Young Women's Collaborative

Third Wave and Young Women’s Collaborative Launch First Southwest Regional Leadership Training!

More than 40 young leaders from Arizona, Colorado, New Mexico, and Nevada came together in February to build a reproductive justice movement in the Southwest! Through a weekend of training, leaders learned how to link social justice and reproductive issues to create cross-movement change and connected with networks of activists and funders. Third Wave and staff from other national organizations partnered with regional and local trainers to provide culturally relevant skills-building and issue-based workshops. Monique, Nathan, and Jessica trained leaders on fundraising, sexual violence, transgender and immigrant health care access, movement building, and electoral campaigning, with Linda supervising filming of the event for our 10 year anniversary video.

young women's collaborative

In the few weeks since the training, leaders have written articles about its impact on their campaigns, organized demonstrations with other alumni, held strategy sessions, and discussed with colleagues the ways they can implement a reproductive justice lens at work. Leaders noted that the Southwest Regional Leadership Training exposed them to new ideas and a unique network of primarily young women and transgender activists of color. Leaders were enthusiastic to “meet and work with this Third Wave” of feminists because, as one attendee noted, “it is not everyday that I get to sit in a room full of amazing women who actually look like me.”

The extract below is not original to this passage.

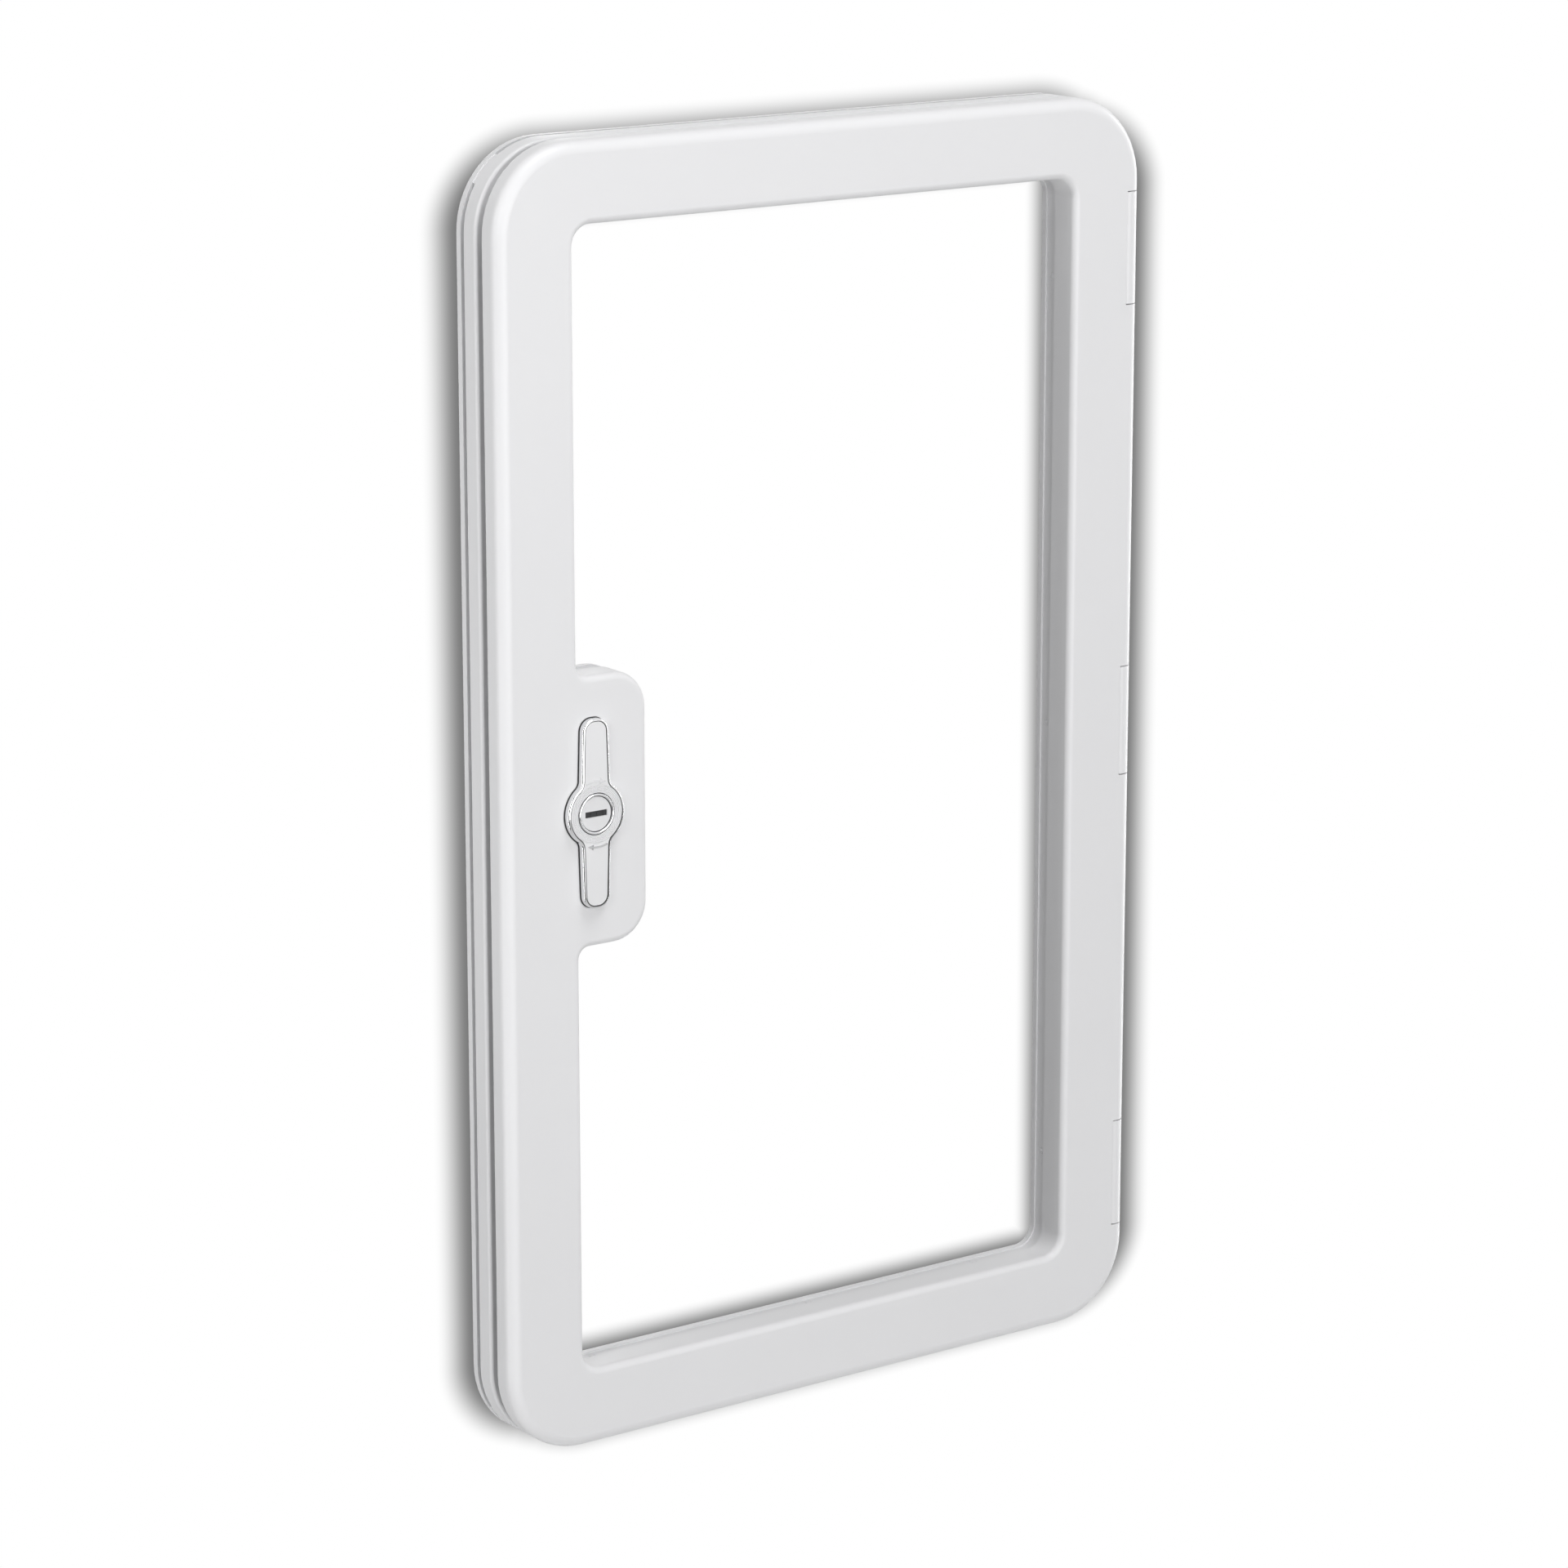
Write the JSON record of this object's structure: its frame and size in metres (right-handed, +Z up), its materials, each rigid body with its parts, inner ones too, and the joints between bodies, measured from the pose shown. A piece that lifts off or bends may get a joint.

The Young Women’s Collaborative is a partnership between Third Wave Foundation and the National Latina Institute for Reproductive Health, National Asian Pacific American Women’s Forum and ChoiceUSA .

From a Colorado leader’s perspective
by Jordon T. Garcia

The vision was that if you give a group of young leaders opportunities to get articulate about each others’ struggles for liberation, they’re more likely to work together and create lasting change across movements. I thought, “It’s impossible and down right ridiculous to try and have everyone become completely articulate about all of the different struggles that are out there,” and just stop right there.

I think what the staff at Third Wave, and the other partnering organizations, were banking on is the human nature factor. They hoped that we would actually like each other and once we saw how our movements related we would start to build a collective vision. It didn’t matter that I wouldn’t be able to speak on a panel about the impact of reproductive justice in the African American Community, at least not right away. Because I met, connected and have started to build relationships with people who can. We were also given the opportunity to learn what strengths other leaders bring to their movements. I started to absorb the methods and practices we need to incorporate into each step of that vision of liberation in order to see success. Whether it be speaking to the media or creating a message that changes the heart and minds of thousands rather than dozens, I connected with young leaders who are already creating change all over the Southwest.

The point of the training was to open a can of worms. We got to talk about the ‘worms’ that the mainstream reproductive rights movement doesn’t want to talk about. Instead, we worked to get to a place where the worms (i.e., transgender liberation, low income women’s access, etc) could fit into reproductive justice and into the work that we all do across the board. So that when I want to articulate how immigrant women in Colorado can benefit from a real push for reproductive justice, I know my work as an immigrant rights organizer is stronger and more powerful because I’m talking about everyone’s liberation. That means not pitting folks of color against queer folks, or youth against disability rights activists. Because, as a young trans queer Latina/o, I’m not waiting around for the affinity group of JUST young trans queer Latina/os to show up, I’ve got work to do. And to me that means going to bat for people who aren’t just young trans queer Latina/os, but for all of us.